(Stored entries)
***
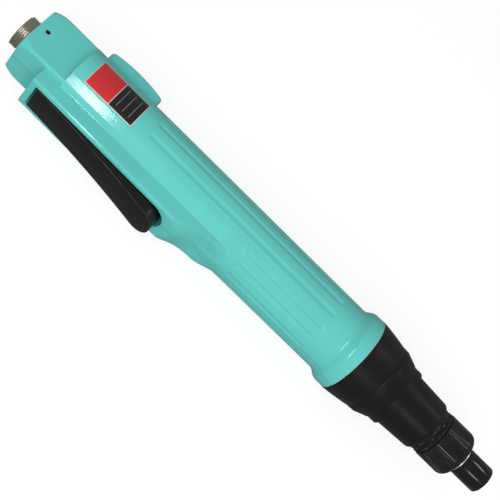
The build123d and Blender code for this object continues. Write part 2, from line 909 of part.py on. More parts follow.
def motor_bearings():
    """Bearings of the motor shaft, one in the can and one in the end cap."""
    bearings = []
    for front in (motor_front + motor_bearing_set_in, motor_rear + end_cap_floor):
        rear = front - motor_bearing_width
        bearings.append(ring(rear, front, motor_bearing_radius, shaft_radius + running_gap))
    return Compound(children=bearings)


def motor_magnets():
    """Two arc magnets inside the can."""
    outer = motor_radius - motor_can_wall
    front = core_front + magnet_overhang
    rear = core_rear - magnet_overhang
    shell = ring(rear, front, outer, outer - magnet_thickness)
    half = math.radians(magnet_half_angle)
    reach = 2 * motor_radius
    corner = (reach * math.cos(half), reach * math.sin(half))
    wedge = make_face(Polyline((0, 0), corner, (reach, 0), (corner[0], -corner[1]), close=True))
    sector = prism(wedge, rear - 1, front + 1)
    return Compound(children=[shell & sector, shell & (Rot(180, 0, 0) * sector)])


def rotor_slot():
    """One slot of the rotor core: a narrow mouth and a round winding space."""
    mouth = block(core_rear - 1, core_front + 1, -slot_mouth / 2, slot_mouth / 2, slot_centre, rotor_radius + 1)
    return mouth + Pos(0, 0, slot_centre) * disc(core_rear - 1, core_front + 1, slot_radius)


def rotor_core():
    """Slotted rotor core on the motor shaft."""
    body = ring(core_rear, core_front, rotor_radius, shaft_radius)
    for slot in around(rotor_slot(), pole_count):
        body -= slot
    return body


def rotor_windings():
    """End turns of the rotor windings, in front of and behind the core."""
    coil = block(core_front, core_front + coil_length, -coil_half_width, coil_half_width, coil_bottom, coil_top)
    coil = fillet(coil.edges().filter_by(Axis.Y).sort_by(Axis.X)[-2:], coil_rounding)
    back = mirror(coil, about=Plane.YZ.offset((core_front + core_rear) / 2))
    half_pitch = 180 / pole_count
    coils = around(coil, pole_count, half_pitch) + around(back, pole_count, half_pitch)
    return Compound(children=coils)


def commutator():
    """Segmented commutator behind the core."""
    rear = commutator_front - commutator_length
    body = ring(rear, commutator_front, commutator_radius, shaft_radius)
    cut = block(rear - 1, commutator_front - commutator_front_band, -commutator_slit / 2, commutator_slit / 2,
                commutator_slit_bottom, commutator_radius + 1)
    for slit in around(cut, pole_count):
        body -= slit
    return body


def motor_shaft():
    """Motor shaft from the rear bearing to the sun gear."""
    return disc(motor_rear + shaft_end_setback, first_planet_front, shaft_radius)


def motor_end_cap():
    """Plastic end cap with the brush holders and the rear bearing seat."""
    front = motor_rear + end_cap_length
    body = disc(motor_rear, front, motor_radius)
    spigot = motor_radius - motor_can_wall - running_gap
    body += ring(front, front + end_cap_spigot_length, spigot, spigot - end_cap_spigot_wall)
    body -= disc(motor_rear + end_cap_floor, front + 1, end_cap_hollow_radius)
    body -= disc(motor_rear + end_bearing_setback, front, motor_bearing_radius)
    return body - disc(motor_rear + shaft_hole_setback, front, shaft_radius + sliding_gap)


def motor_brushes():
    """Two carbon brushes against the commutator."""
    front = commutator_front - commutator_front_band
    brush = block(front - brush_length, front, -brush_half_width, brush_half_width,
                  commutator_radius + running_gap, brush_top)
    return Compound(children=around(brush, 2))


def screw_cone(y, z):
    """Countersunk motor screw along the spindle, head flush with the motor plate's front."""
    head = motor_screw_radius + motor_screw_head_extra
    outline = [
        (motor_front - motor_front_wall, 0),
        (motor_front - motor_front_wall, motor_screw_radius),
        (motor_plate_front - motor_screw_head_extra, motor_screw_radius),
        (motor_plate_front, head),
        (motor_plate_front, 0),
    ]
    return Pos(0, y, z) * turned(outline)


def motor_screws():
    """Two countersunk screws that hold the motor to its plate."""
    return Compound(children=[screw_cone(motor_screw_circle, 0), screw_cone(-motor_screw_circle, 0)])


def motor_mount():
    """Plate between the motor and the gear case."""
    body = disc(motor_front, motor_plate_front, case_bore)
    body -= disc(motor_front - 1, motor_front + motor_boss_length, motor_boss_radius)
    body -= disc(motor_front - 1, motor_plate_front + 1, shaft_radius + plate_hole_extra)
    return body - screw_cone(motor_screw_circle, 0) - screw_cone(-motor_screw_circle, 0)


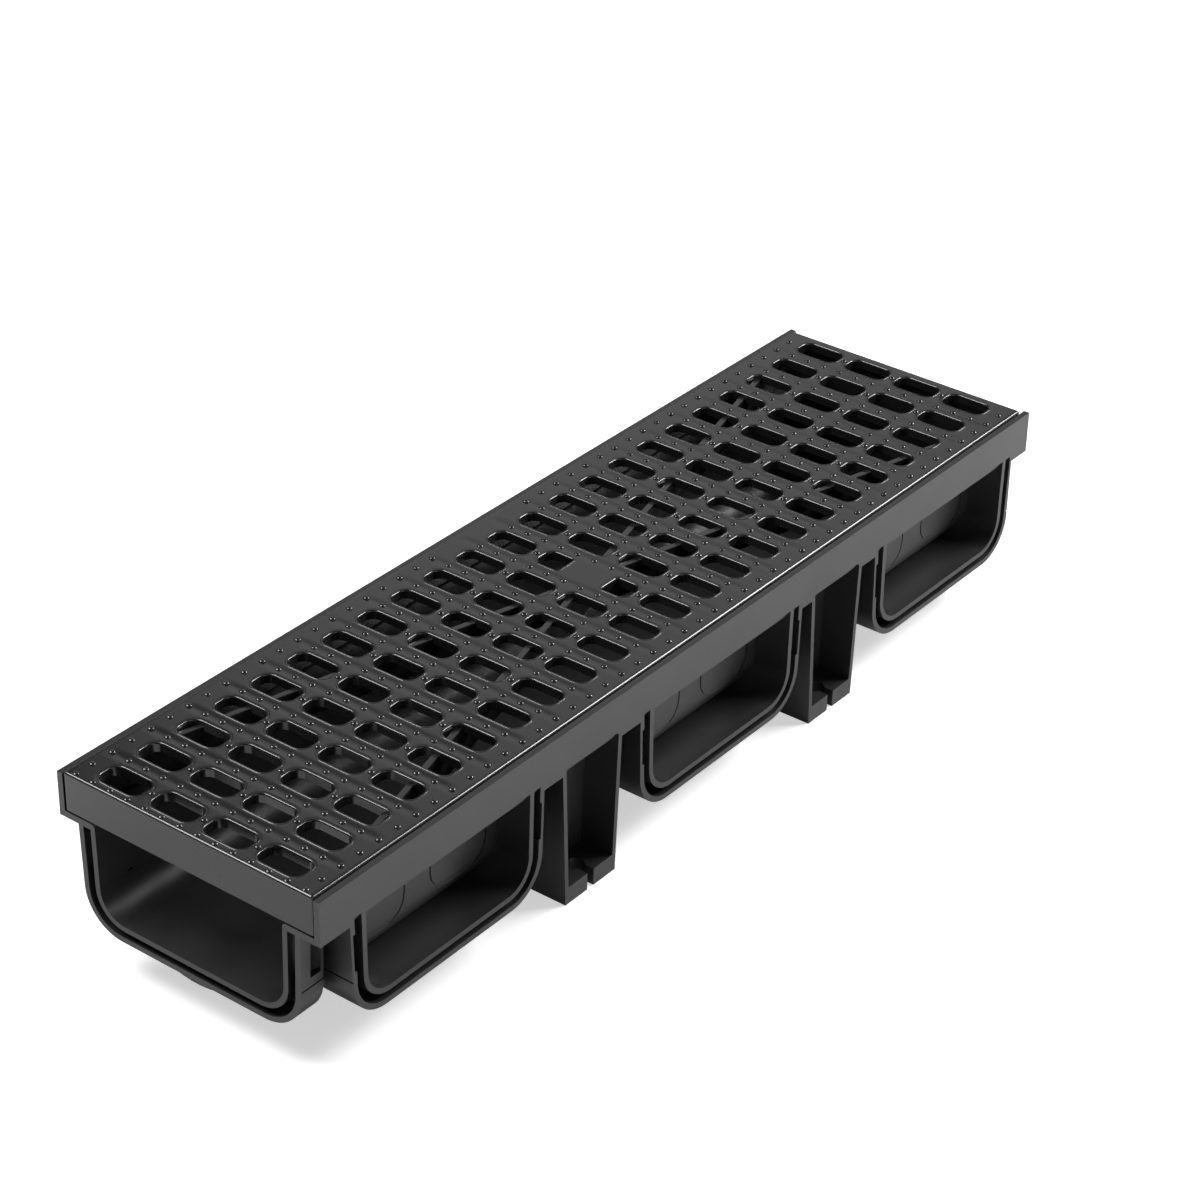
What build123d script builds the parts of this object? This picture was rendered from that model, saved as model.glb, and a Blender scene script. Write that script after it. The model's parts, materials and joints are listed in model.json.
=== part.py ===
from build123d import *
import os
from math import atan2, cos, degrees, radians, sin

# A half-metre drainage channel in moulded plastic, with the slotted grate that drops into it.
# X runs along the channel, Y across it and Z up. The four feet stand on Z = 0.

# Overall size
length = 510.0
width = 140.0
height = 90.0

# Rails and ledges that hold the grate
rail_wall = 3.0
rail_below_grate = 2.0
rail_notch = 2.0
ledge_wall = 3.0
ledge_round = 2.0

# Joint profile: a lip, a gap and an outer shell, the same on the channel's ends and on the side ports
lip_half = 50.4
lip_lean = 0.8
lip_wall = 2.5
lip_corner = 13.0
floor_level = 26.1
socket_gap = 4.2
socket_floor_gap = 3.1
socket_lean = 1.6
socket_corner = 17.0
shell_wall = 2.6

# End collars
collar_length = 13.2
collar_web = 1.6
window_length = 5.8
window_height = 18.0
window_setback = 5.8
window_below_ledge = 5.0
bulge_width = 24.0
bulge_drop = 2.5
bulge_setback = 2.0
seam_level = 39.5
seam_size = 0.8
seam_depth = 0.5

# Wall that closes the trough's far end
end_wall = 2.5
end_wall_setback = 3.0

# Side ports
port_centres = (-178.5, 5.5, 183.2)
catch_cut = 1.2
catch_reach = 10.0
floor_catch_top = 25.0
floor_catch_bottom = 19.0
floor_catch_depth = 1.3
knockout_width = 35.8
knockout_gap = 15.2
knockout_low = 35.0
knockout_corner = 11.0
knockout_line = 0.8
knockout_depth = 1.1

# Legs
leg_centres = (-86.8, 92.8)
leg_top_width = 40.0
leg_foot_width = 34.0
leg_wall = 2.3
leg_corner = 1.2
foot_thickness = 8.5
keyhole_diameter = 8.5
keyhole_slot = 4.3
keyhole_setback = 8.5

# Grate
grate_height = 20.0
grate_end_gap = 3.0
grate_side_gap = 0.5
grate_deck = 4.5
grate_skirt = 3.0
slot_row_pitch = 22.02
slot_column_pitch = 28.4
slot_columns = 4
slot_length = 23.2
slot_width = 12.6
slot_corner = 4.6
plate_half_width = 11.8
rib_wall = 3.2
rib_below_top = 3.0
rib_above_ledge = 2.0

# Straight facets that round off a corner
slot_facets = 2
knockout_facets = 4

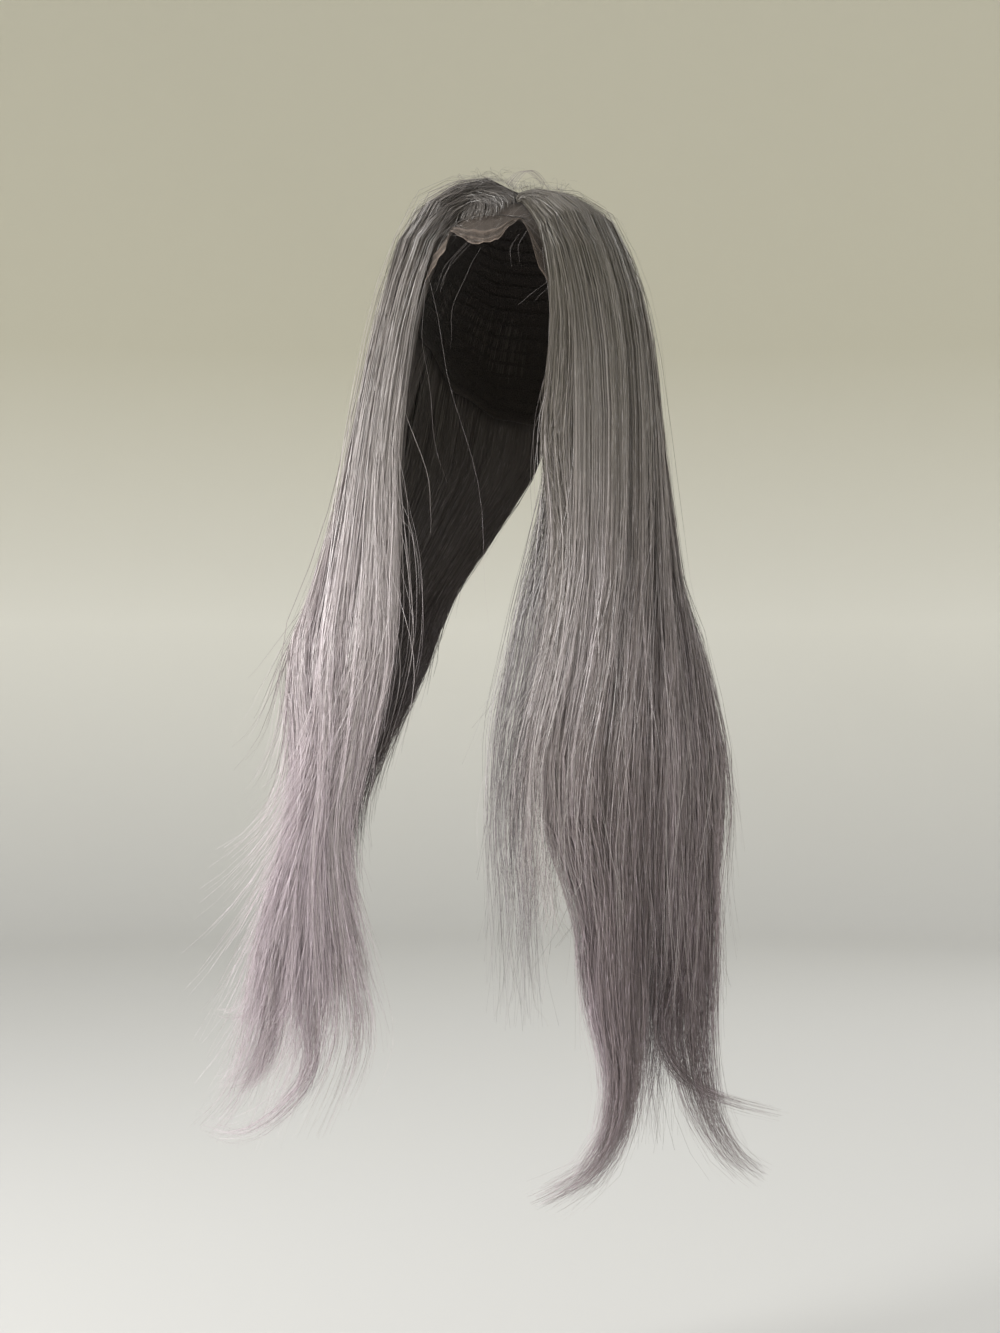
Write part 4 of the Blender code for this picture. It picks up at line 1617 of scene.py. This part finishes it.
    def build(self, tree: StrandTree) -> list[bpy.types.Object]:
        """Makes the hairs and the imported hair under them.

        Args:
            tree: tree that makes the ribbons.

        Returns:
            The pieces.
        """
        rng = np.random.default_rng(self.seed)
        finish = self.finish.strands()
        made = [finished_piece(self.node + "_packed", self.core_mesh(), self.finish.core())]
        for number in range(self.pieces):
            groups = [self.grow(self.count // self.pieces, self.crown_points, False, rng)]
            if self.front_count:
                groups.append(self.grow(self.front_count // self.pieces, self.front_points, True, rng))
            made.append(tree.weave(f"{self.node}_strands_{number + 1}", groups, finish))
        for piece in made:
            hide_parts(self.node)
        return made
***
=== WHAT THE EXERCISE ASKS ===
Word for word, extract all the records.

=== RIGHT ANSWER ===
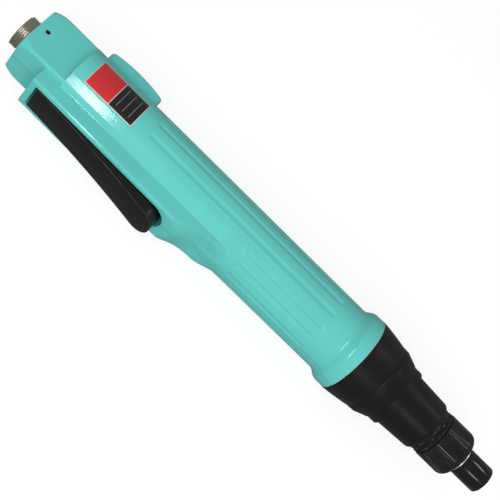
The build123d and Blender code for this object continues. Write part 2, from line 909 of part.py on. More parts follow.
def motor_bearings():
    """Bearings of the motor shaft, one in the can and one in the end cap."""
    bearings = []
    for front in (motor_front + motor_bearing_set_in, motor_rear + end_cap_floor):
        rear = front - motor_bearing_width
        bearings.append(ring(rear, front, motor_bearing_radius, shaft_radius + running_gap))
    return Compound(children=bearings)


def motor_magnets():
    """Two arc magnets inside the can."""
    outer = motor_radius - motor_can_wall
    front = core_front + magnet_overhang
    rear = core_rear - magnet_overhang
    shell = ring(rear, front, outer, outer - magnet_thickness)
    half = math.radians(magnet_half_angle)
    reach = 2 * motor_radius
    corner = (reach * math.cos(half), reach * math.sin(half))
    wedge = make_face(Polyline((0, 0), corner, (reach, 0), (corner[0], -corner[1]), close=True))
    sector = prism(wedge, rear - 1, front + 1)
    return Compound(children=[shell & sector, shell & (Rot(180, 0, 0) * sector)])


def rotor_slot():
    """One slot of the rotor core: a narrow mouth and a round winding space."""
    mouth = block(core_rear - 1, core_front + 1, -slot_mouth / 2, slot_mouth / 2, slot_centre, rotor_radius + 1)
    return mouth + Pos(0, 0, slot_centre) * disc(core_rear - 1, core_front + 1, slot_radius)


def rotor_core():
    """Slotted rotor core on the motor shaft."""
    body = ring(core_rear, core_front, rotor_radius, shaft_radius)
    for slot in around(rotor_slot(), pole_count):
        body -= slot
    return body


def rotor_windings():
    """End turns of the rotor windings, in front of and behind the core."""
    coil = block(core_front, core_front + coil_length, -coil_half_width, coil_half_width, coil_bottom, coil_top)
    coil = fillet(coil.edges().filter_by(Axis.Y).sort_by(Axis.X)[-2:], coil_rounding)
    back = mirror(coil, about=Plane.YZ.offset((core_front + core_rear) / 2))
    half_pitch = 180 / pole_count
    coils = around(coil, pole_count, half_pitch) + around(back, pole_count, half_pitch)
    return Compound(children=coils)


def commutator():
    """Segmented commutator behind the core."""
    rear = commutator_front - commutator_length
    body = ring(rear, commutator_front, commutator_radius, shaft_radius)
    cut = block(rear - 1, commutator_front - commutator_front_band, -commutator_slit / 2, commutator_slit / 2,
                commutator_slit_bottom, commutator_radius + 1)
    for slit in around(cut, pole_count):
        body -= slit
    return body


def motor_shaft():
    """Motor shaft from the rear bearing to the sun gear."""
    return disc(motor_rear + shaft_end_setback, first_planet_front, shaft_radius)


def motor_end_cap():
    """Plastic end cap with the brush holders and the rear bearing seat."""
    front = motor_rear + end_cap_length
    body = disc(motor_rear, front, motor_radius)
    spigot = motor_radius - motor_can_wall - running_gap
    body += ring(front, front + end_cap_spigot_length, spigot, spigot - end_cap_spigot_wall)
    body -= disc(motor_rear + end_cap_floor, front + 1, end_cap_hollow_radius)
    body -= disc(motor_rear + end_bearing_setback, front, motor_bearing_radius)
    return body - disc(motor_rear + shaft_hole_setback, front, shaft_radius + sliding_gap)


def motor_brushes():
    """Two carbon brushes against the commutator."""
    front = commutator_front - commutator_front_band
    brush = block(front - brush_length, front, -brush_half_width, brush_half_width,
                  commutator_radius + running_gap, brush_top)
    return Compound(children=around(brush, 2))


def screw_cone(y, z):
    """Countersunk motor screw along the spindle, head flush with the motor plate's front."""
    head = motor_screw_radius + motor_screw_head_extra
    outline = [
        (motor_front - motor_front_wall, 0),
        (motor_front - motor_front_wall, motor_screw_radius),
        (motor_plate_front - motor_screw_head_extra, motor_screw_radius),
        (motor_plate_front, head),
        (motor_plate_front, 0),
    ]
    return Pos(0, y, z) * turned(outline)


def motor_screws():
    """Two countersunk screws that hold the motor to its plate."""
    return Compound(children=[screw_cone(motor_screw_circle, 0), screw_cone(-motor_screw_circle, 0)])


def motor_mount():
    """Plate between the motor and the gear case."""
    body = disc(motor_front, motor_plate_front, case_bore)
    body -= disc(motor_front - 1, motor_front + motor_boss_length, motor_boss_radius)
    body -= disc(motor_front - 1, motor_plate_front + 1, shaft_radius + plate_hole_extra)
    return body - screw_cone(motor_screw_circle, 0) - screw_cone(-motor_screw_circle, 0)


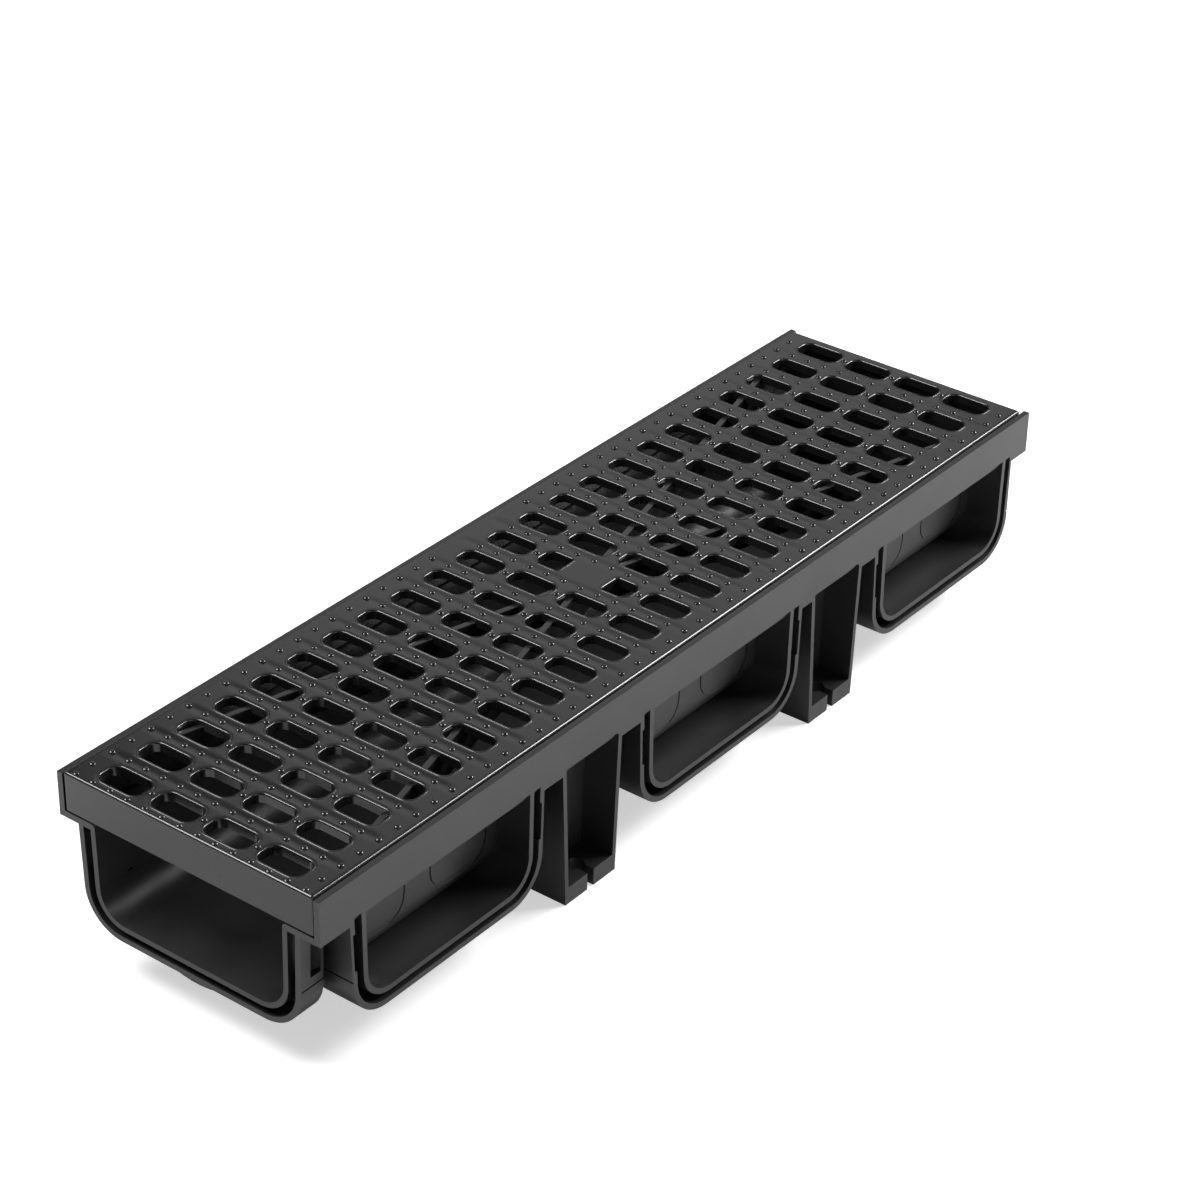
What build123d script builds the parts of this object? This picture was rendered from that model, saved as model.glb, and a Blender scene script. Write that script after it. The model's parts, materials and joints are listed in model.json.
=== part.py ===
from build123d import *
import os
from math import atan2, cos, degrees, radians, sin

# A half-metre drainage channel in moulded plastic, with the slotted grate that drops into it.
# X runs along the channel, Y across it and Z up. The four feet stand on Z = 0.

# Overall size
length = 510.0
width = 140.0
height = 90.0

# Rails and ledges that hold the grate
rail_wall = 3.0
rail_below_grate = 2.0
rail_notch = 2.0
ledge_wall = 3.0
ledge_round = 2.0

# Joint profile: a lip, a gap and an outer shell, the same on the channel's ends and on the side ports
lip_half = 50.4
lip_lean = 0.8
lip_wall = 2.5
lip_corner = 13.0
floor_level = 26.1
socket_gap = 4.2
socket_floor_gap = 3.1
socket_lean = 1.6
socket_corner = 17.0
shell_wall = 2.6

# End collars
collar_length = 13.2
collar_web = 1.6
window_length = 5.8
window_height = 18.0
window_setback = 5.8
window_below_ledge = 5.0
bulge_width = 24.0
bulge_drop = 2.5
bulge_setback = 2.0
seam_level = 39.5
seam_size = 0.8
seam_depth = 0.5

# Wall that closes the trough's far end
end_wall = 2.5
end_wall_setback = 3.0

# Side ports
port_centres = (-178.5, 5.5, 183.2)
catch_cut = 1.2
catch_reach = 10.0
floor_catch_top = 25.0
floor_catch_bottom = 19.0
floor_catch_depth = 1.3
knockout_width = 35.8
knockout_gap = 15.2
knockout_low = 35.0
knockout_corner = 11.0
knockout_line = 0.8
knockout_depth = 1.1

# Legs
leg_centres = (-86.8, 92.8)
leg_top_width = 40.0
leg_foot_width = 34.0
leg_wall = 2.3
leg_corner = 1.2
foot_thickness = 8.5
keyhole_diameter = 8.5
keyhole_slot = 4.3
keyhole_setback = 8.5

# Grate
grate_height = 20.0
grate_end_gap = 3.0
grate_side_gap = 0.5
grate_deck = 4.5
grate_skirt = 3.0
slot_row_pitch = 22.02
slot_column_pitch = 28.4
slot_columns = 4
slot_length = 23.2
slot_width = 12.6
slot_corner = 4.6
plate_half_width = 11.8
rib_wall = 3.2
rib_below_top = 3.0
rib_above_ledge = 2.0

# Straight facets that round off a corner
slot_facets = 2
knockout_facets = 4

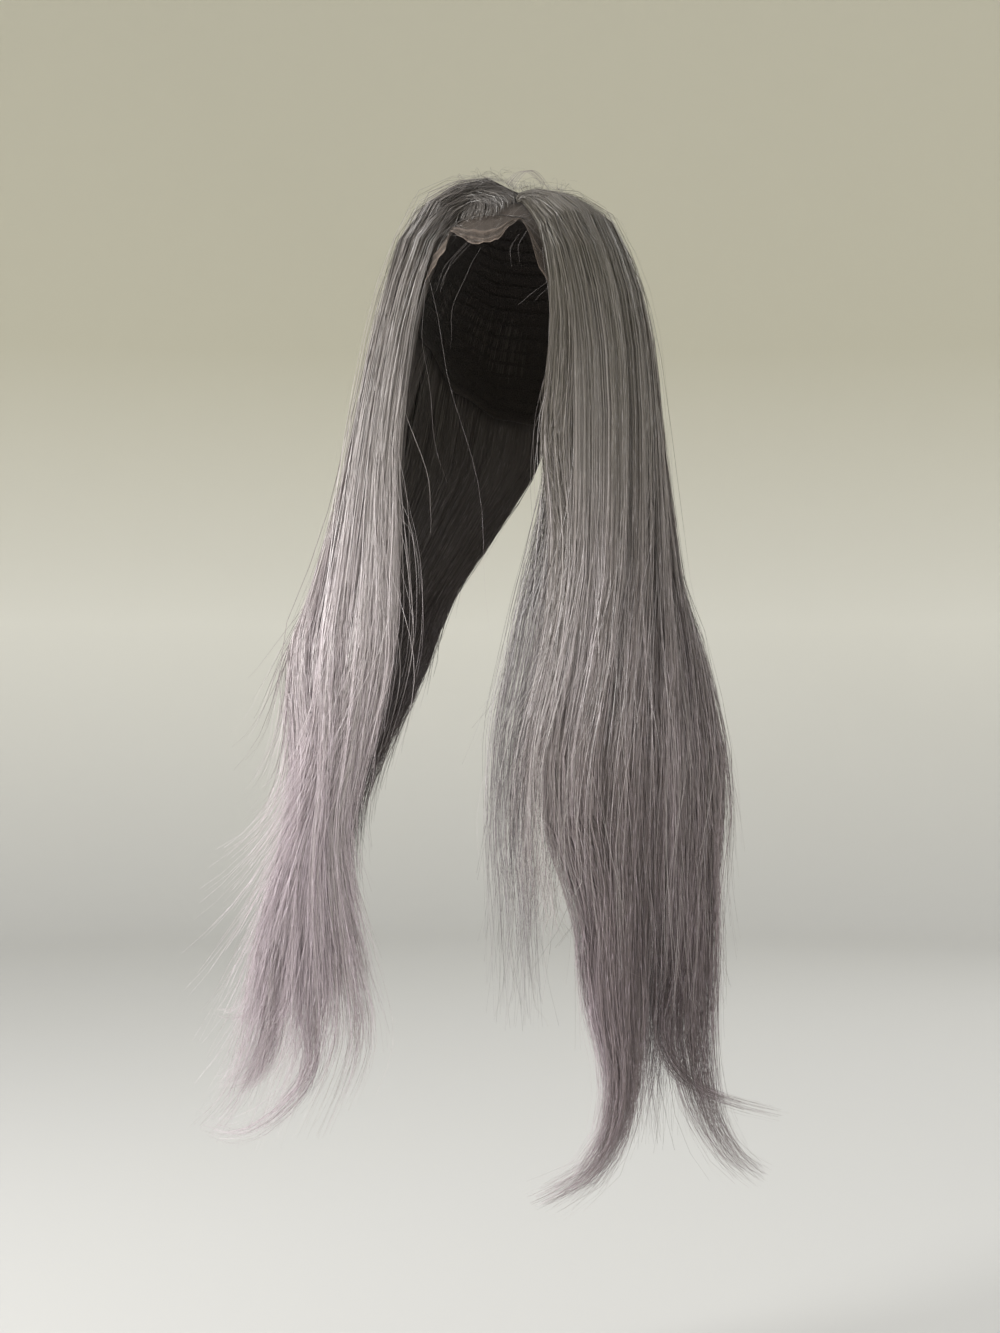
Write part 4 of the Blender code for this picture. It picks up at line 1617 of scene.py. This part finishes it.
    def build(self, tree: StrandTree) -> list[bpy.types.Object]:
        """Makes the hairs and the imported hair under them.

        Args:
            tree: tree that makes the ribbons.

        Returns:
            The pieces.
        """
        rng = np.random.default_rng(self.seed)
        finish = self.finish.strands()
        made = [finished_piece(self.node + "_packed", self.core_mesh(), self.finish.core())]
        for number in range(self.pieces):
            groups = [self.grow(self.count // self.pieces, self.crown_points, False, rng)]
            if self.front_count:
                groups.append(self.grow(self.front_count // self.pieces, self.front_points, True, rng))
            made.append(tree.weave(f"{self.node}_strands_{number + 1}", groups, finish))
        for piece in made:
            hide_parts(self.node)
        return made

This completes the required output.